Give all of the lines again, with nothing added or dropped.

╭─ INFORMATION PROVIDED

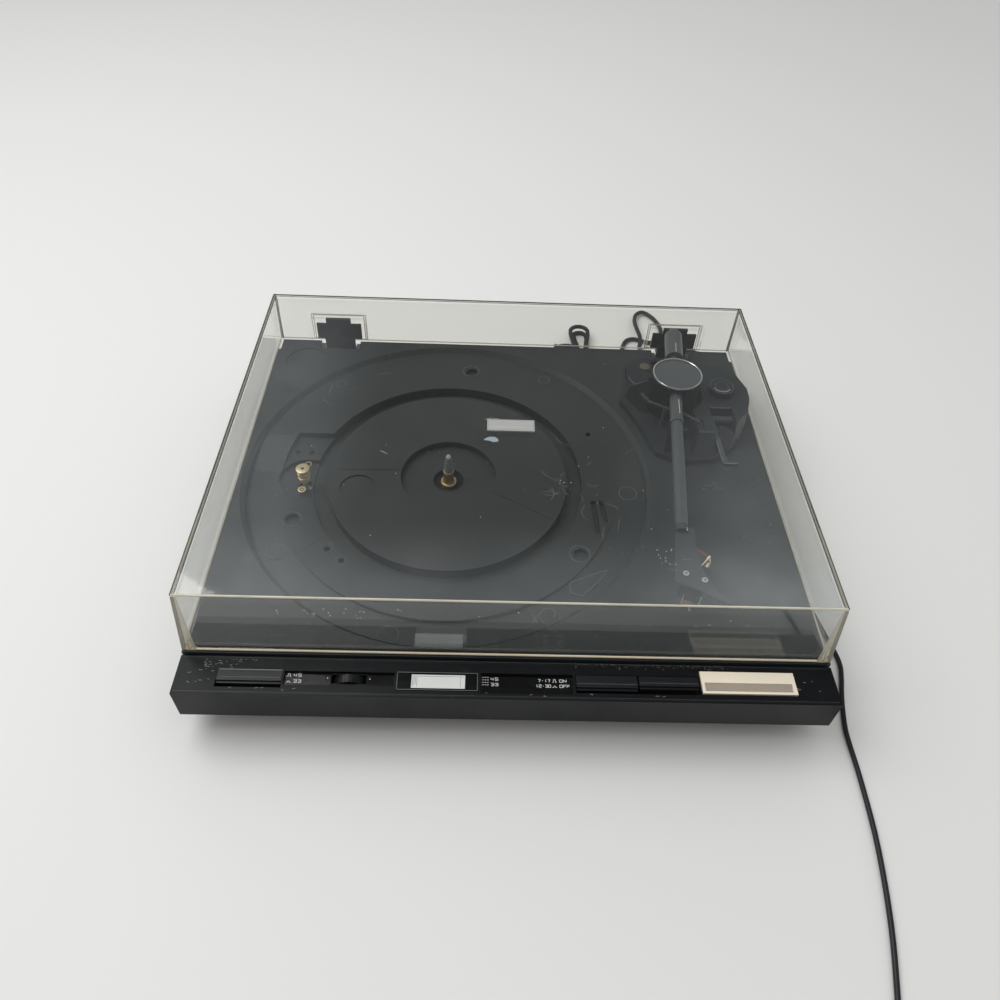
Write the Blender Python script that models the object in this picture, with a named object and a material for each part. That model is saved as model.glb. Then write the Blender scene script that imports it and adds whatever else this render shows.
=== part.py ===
"""Automatic turntable with a clear lid: every piece its own solid, in metres, +Z up.

The pieces hang on an empty, `deck`, whose origin lies on the deck's top face, in the middle
of the case's width and under the lid's rear face. +X is the player's right, -Y its front.
"""
import math

import bmesh
import bpy
from mathutils import Matrix, Vector

for old in list(bpy.data.objects):
    bpy.data.objects.remove(old, do_unlink=True)

# Clearances
GAP = 0.0003                   # between faces that rest on each other
CUT_PAST = 0.004               # how far a cutter runs past the face that it opens
ROUND_STEPS = 36               # sides of a middling round piece
FINE_STEPS = 84                # sides of the platter well
SMALL_STEPS = 16               # sides of a pin or a screw

# Tonearm housing, which sets the width of the right-hand bay
POD_REACH = 0.0657             # arm pivot to the housing's right edge
POD_SIDE = 0.0052              # housing to the side of the case
POD_BAY_SHARE = 1.405          # bay beside the well, in reaches
POD_STEP = 0.0050              # height of the low tier
POD_HEIGHT = 0.0200            # height of the high tier
ARM_REAR = 0.01915             # counterweight to the lid's rear face
ARM_FRONT = 0.02613            # finger lift to the lid's front face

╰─

TASK RESULT:
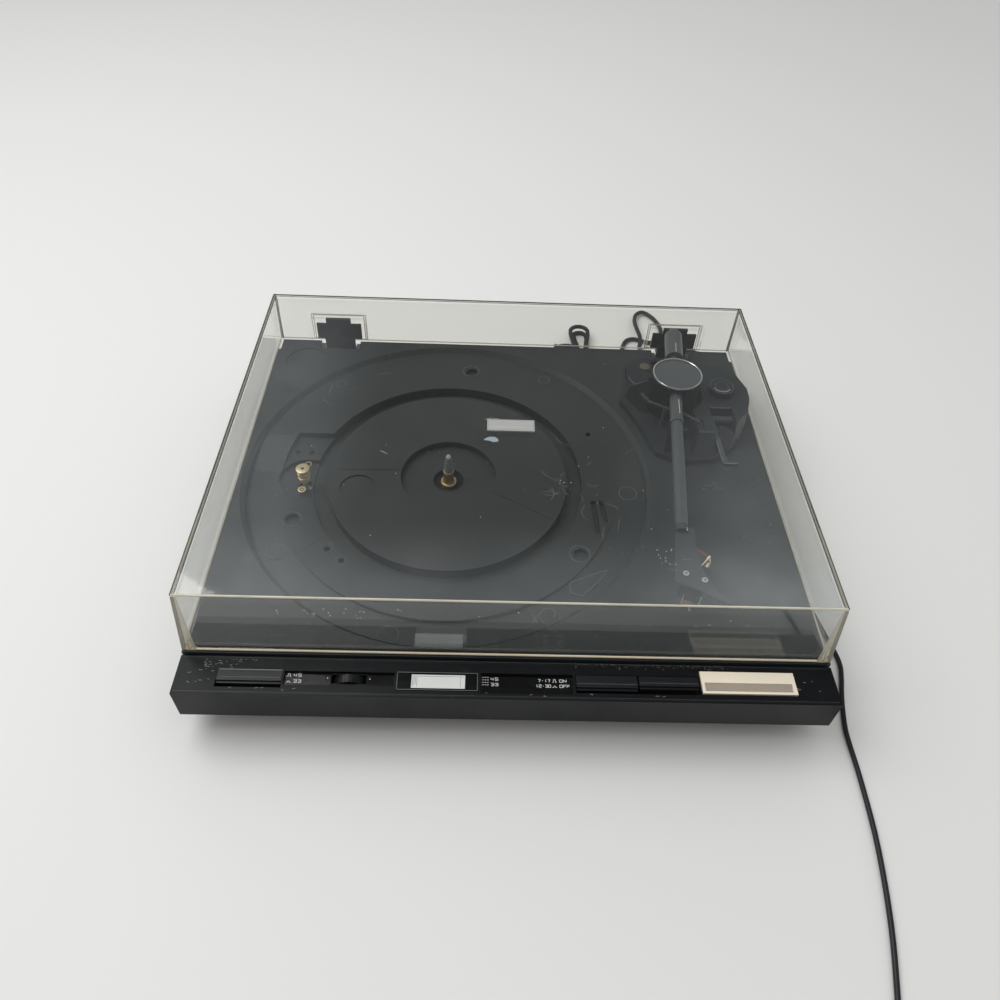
Write the Blender Python script that models the object in this picture, with a named object and a material for each part. That model is saved as model.glb. Then write the Blender scene script that imports it and adds whatever else this render shows.
=== part.py ===
"""Automatic turntable with a clear lid: every piece its own solid, in metres, +Z up.

The pieces hang on an empty, `deck`, whose origin lies on the deck's top face, in the middle
of the case's width and under the lid's rear face. +X is the player's right, -Y its front.
"""
import math

import bmesh
import bpy
from mathutils import Matrix, Vector

for old in list(bpy.data.objects):
    bpy.data.objects.remove(old, do_unlink=True)

# Clearances
GAP = 0.0003                   # between faces that rest on each other
CUT_PAST = 0.004               # how far a cutter runs past the face that it opens
ROUND_STEPS = 36               # sides of a middling round piece
FINE_STEPS = 84                # sides of the platter well
SMALL_STEPS = 16               # sides of a pin or a screw

# Tonearm housing, which sets the width of the right-hand bay
POD_REACH = 0.0657             # arm pivot to the housing's right edge
POD_SIDE = 0.0052              # housing to the side of the case
POD_BAY_SHARE = 1.405          # bay beside the well, in reaches
POD_STEP = 0.0050              # height of the low tier
POD_HEIGHT = 0.0200            # height of the high tier
ARM_REAR = 0.01915             # counterweight to the lid's rear face
ARM_FRONT = 0.02613            # finger lift to the lid's front face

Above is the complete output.